▶ **Task to carry out**:
Scan the entries below for the word "origin". Copy each line that has it.

>>

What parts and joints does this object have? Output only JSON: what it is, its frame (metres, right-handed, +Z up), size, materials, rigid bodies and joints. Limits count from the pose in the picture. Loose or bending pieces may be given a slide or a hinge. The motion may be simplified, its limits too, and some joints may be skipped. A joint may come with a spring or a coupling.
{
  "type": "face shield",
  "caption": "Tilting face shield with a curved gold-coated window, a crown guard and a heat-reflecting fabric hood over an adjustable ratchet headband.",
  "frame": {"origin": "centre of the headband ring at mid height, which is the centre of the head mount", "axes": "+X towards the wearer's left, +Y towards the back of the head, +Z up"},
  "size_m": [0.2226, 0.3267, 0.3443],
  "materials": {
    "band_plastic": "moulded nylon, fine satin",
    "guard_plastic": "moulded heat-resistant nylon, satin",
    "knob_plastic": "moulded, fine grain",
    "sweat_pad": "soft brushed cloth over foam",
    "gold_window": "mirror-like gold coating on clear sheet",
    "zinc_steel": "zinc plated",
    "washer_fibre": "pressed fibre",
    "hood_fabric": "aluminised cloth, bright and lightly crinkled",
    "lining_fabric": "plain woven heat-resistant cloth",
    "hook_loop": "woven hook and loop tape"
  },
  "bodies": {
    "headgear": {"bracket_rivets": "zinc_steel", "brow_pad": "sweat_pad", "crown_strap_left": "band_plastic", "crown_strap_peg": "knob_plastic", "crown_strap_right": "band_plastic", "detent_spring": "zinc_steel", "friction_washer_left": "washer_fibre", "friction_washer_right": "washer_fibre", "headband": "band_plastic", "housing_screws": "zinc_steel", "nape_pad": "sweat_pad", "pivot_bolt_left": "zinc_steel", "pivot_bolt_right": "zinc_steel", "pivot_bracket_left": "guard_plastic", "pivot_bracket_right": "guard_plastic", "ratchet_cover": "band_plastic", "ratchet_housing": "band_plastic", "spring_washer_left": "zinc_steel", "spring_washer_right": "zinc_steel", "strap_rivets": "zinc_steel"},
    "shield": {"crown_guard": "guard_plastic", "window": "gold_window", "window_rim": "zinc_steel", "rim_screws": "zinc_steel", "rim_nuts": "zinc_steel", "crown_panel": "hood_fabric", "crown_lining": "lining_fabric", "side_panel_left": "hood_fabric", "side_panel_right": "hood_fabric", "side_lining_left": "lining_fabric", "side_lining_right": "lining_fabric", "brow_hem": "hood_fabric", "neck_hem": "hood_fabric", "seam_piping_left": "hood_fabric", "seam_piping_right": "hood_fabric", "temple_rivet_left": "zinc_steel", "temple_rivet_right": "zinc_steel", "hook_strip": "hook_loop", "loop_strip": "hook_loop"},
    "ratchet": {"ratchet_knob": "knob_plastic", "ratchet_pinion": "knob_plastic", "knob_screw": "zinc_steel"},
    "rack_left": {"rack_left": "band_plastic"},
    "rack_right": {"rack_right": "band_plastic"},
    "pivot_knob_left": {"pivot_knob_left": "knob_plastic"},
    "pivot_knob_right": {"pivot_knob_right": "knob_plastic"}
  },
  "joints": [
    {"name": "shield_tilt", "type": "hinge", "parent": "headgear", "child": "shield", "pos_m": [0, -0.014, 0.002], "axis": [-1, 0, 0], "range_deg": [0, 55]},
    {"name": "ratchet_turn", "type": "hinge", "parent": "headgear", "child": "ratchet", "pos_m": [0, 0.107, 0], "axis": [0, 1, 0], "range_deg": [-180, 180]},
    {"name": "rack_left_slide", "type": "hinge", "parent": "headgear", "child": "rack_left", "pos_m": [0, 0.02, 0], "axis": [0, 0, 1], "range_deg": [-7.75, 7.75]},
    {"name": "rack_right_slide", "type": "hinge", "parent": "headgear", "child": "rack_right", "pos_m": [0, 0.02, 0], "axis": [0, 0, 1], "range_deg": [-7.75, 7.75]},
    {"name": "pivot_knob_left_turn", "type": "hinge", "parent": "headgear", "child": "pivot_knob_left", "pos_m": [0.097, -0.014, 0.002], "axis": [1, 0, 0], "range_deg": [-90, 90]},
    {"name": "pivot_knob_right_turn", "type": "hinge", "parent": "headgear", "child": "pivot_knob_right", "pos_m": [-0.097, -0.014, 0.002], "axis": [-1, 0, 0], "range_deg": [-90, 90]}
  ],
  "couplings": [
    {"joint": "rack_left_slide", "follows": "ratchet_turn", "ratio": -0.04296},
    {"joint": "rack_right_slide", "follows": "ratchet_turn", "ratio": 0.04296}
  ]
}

<<
>>

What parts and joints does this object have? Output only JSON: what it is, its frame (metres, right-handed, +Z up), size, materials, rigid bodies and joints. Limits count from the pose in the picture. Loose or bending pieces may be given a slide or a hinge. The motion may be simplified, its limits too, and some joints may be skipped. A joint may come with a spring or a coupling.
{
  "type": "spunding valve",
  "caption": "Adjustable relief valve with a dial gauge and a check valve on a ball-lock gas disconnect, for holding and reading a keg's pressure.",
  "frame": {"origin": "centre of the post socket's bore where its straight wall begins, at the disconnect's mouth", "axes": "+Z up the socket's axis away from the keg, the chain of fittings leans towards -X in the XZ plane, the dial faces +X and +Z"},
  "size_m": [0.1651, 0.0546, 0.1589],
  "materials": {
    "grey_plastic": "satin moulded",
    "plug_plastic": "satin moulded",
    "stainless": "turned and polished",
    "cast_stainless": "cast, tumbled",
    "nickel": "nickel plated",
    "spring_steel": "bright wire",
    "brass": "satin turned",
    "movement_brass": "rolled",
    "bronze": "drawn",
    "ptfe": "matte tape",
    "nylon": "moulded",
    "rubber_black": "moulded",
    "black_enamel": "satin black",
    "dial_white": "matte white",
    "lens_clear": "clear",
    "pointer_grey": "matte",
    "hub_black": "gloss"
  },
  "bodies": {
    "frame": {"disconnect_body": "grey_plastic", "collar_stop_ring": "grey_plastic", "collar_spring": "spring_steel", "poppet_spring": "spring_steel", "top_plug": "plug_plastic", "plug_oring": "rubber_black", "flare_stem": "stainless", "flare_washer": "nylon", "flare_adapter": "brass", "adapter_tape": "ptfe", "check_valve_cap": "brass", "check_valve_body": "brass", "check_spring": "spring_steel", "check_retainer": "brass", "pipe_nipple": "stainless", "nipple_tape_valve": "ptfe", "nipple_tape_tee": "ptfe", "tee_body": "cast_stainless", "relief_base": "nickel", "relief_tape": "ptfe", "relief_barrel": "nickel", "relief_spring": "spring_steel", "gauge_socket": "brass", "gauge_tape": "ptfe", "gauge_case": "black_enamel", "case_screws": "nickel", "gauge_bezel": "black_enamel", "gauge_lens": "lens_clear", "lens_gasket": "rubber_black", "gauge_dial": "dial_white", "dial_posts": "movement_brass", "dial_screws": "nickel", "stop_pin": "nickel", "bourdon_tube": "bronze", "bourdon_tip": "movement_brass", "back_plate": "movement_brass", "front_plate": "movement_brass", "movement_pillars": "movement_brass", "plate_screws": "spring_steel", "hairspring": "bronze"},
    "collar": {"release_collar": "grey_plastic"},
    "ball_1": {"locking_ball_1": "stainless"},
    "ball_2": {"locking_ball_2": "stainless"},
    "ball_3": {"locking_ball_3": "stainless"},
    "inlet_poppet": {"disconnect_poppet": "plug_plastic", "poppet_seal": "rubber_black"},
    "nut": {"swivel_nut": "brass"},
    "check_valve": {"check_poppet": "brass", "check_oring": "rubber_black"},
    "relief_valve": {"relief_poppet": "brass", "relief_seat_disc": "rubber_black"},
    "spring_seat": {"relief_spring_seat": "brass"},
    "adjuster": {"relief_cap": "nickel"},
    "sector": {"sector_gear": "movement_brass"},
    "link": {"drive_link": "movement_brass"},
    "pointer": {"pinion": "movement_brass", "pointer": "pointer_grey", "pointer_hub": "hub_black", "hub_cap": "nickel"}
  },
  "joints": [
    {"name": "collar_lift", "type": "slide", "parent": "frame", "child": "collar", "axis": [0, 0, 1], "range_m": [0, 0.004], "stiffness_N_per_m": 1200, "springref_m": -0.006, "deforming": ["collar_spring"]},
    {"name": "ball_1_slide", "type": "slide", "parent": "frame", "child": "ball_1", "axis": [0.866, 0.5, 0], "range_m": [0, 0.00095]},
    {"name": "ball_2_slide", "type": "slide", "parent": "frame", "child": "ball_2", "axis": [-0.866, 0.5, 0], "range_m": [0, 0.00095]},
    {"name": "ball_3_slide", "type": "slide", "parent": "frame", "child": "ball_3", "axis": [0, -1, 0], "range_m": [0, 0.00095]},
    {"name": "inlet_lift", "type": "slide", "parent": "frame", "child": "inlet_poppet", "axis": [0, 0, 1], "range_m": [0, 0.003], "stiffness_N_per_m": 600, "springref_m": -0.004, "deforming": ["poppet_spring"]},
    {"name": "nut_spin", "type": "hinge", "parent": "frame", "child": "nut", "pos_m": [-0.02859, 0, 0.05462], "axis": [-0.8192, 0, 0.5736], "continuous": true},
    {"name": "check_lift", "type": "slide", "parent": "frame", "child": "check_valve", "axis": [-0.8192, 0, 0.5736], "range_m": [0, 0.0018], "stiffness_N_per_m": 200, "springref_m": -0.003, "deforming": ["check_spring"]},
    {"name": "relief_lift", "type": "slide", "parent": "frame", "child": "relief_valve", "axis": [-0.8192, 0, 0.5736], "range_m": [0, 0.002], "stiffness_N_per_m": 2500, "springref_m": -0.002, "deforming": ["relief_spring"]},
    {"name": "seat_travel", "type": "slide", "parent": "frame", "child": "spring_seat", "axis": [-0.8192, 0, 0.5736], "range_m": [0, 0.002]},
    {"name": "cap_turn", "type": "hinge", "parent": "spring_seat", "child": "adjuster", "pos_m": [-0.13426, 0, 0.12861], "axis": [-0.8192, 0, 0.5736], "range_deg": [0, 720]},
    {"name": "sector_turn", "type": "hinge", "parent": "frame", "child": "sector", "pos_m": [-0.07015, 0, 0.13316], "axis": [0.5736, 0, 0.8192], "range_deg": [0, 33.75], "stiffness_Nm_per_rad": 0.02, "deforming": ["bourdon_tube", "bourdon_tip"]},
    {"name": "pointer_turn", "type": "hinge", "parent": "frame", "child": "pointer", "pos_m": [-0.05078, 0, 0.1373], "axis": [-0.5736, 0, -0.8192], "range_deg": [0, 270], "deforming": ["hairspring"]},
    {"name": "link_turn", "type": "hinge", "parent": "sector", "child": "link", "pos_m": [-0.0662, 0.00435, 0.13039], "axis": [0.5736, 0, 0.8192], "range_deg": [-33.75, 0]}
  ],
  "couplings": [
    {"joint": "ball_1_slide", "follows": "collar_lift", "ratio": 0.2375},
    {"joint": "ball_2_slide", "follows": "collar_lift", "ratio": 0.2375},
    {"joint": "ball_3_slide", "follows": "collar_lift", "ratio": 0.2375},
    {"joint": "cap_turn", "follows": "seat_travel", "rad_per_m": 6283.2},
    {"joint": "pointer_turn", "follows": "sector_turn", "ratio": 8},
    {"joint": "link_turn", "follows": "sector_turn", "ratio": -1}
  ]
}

<<
>>

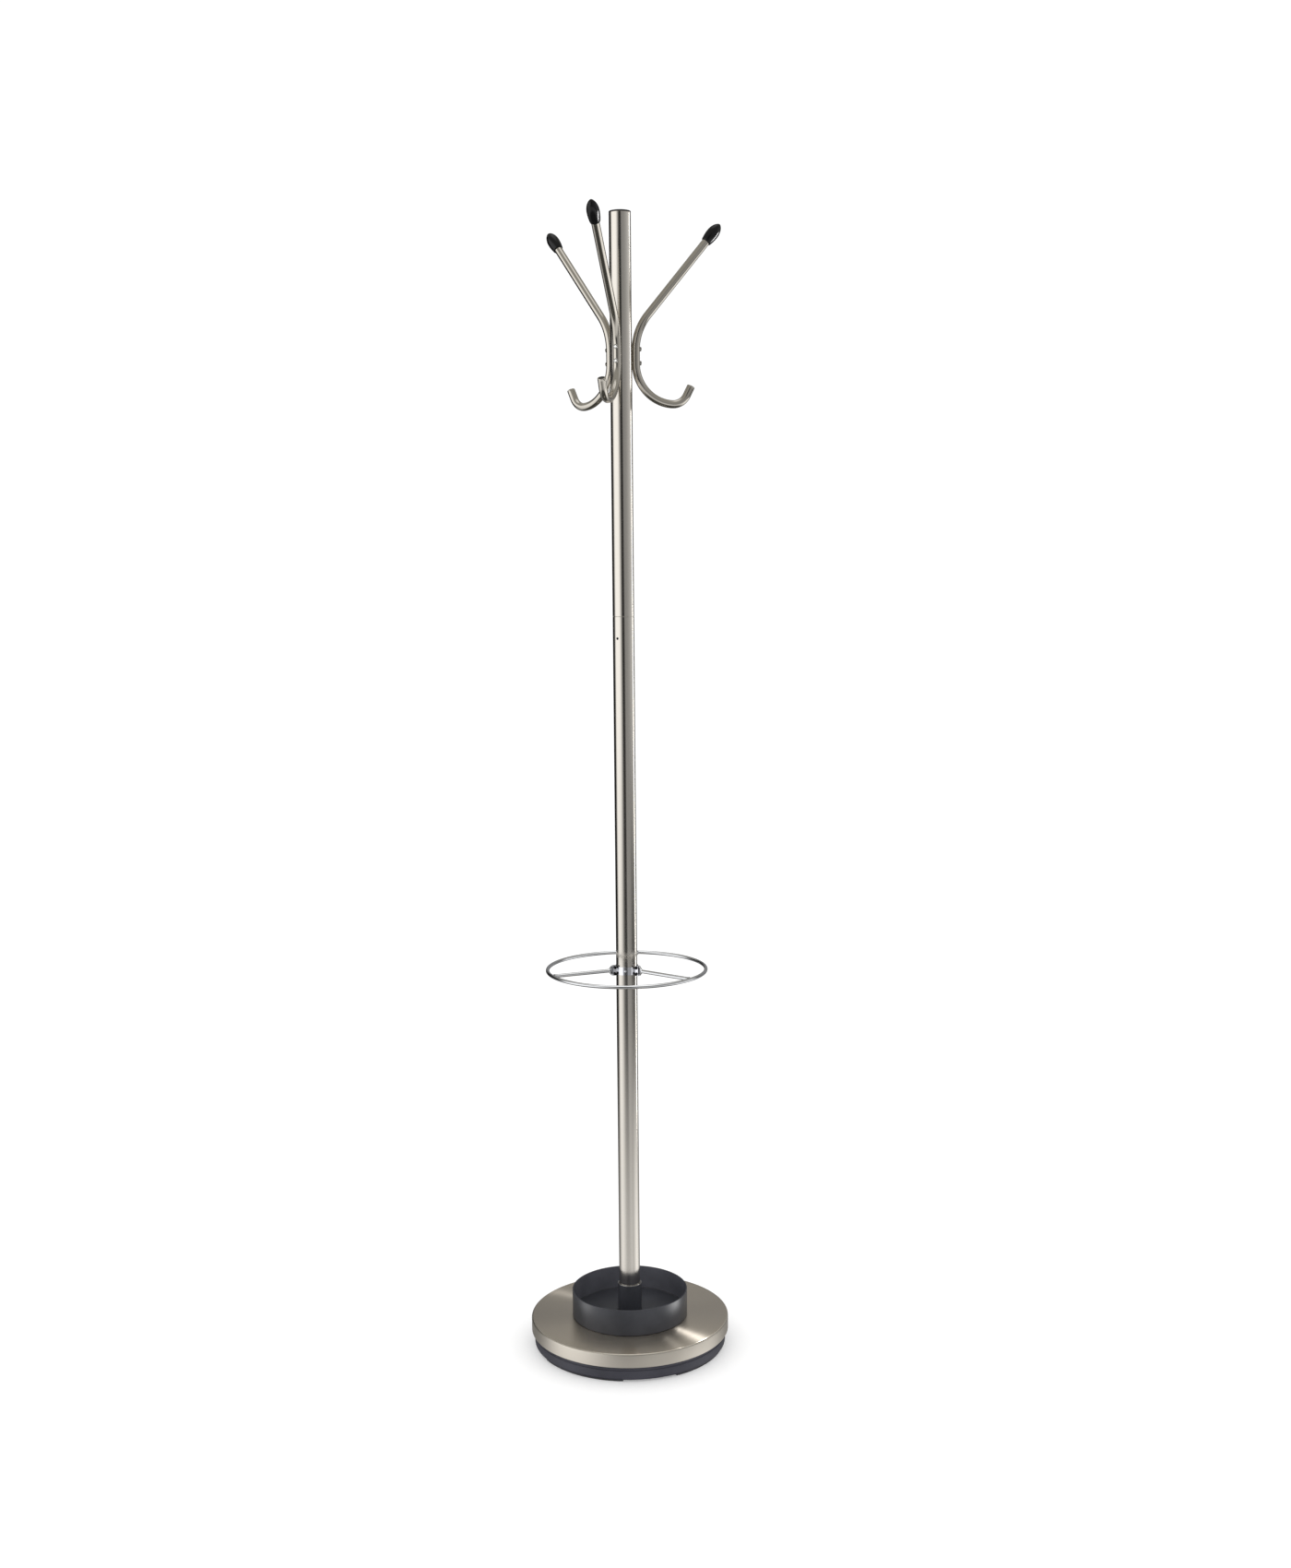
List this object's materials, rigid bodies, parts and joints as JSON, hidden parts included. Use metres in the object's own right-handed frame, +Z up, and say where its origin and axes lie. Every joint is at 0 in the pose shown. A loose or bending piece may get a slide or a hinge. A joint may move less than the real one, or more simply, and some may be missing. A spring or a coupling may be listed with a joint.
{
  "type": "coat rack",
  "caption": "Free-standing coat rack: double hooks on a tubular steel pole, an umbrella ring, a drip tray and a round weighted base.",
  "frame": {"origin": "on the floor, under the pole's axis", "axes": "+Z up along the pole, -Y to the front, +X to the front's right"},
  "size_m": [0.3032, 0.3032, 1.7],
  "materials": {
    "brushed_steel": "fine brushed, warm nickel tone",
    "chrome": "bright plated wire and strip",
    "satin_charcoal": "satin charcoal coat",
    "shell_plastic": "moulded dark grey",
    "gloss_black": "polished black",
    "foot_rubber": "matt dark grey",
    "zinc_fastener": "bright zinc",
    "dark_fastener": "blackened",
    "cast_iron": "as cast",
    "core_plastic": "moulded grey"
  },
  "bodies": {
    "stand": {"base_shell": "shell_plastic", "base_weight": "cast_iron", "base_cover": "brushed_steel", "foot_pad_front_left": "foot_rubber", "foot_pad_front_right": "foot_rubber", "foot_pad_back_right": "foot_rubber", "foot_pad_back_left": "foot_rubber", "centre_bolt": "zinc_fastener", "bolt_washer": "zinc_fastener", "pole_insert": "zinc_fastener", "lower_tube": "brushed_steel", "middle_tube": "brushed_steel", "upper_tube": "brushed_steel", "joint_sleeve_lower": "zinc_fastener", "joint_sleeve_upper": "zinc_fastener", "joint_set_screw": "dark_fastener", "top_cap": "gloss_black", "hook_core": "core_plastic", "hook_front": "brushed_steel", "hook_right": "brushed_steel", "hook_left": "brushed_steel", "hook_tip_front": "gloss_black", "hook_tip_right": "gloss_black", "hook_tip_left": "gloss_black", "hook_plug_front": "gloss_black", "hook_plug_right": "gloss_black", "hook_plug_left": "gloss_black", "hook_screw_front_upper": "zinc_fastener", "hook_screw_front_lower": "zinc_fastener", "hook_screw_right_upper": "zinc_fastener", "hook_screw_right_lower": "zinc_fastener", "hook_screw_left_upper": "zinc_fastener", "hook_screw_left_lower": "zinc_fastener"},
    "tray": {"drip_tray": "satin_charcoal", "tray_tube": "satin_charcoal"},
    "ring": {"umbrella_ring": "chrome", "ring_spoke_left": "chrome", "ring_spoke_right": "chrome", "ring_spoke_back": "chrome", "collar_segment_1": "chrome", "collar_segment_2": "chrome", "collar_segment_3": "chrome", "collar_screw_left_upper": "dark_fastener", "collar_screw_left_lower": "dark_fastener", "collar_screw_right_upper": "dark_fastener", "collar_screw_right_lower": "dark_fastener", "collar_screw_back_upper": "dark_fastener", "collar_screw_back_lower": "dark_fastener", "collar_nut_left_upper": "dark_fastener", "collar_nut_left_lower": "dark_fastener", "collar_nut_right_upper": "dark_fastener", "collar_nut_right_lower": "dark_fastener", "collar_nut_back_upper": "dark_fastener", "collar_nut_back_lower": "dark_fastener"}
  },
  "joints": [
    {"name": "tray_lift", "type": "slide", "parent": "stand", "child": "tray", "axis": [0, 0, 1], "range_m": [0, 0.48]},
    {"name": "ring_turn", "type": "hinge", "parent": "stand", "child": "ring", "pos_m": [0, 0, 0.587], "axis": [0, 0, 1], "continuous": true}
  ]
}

<<

▶ **Expected output**:
  "frame": {"origin": "centre of the headband ring at mid height, which is the centre of the head mount", "axes": "+X towards the wearer's left, +Y towards the back of the head, +Z up"},
  "frame": {"origin": "centre of the post socket's bore where its straight wall begins, at the disconnect's mouth", "axes": "+Z up the socket's axis away from the keg, the chain of fittings leans towards -X in the XZ plane, the dial faces +X and +Z"},
List this object's materials, rigid bodies, parts and joints as JSON, hidden parts included. Use metres in the object's own right-handed frame, +Z up, and say where its origin and axes lie. Every joint is at 0 in the pose shown. A loose or bending piece may get a slide or a hinge. A joint may move less than the real one, or more simply, and some may be missing. A spring or a coupling may be listed with a joint.
  "frame": {"origin": "on the floor, under the pole's axis", "axes": "+Z up along the pole, -Y to the front, +X to the front's right"},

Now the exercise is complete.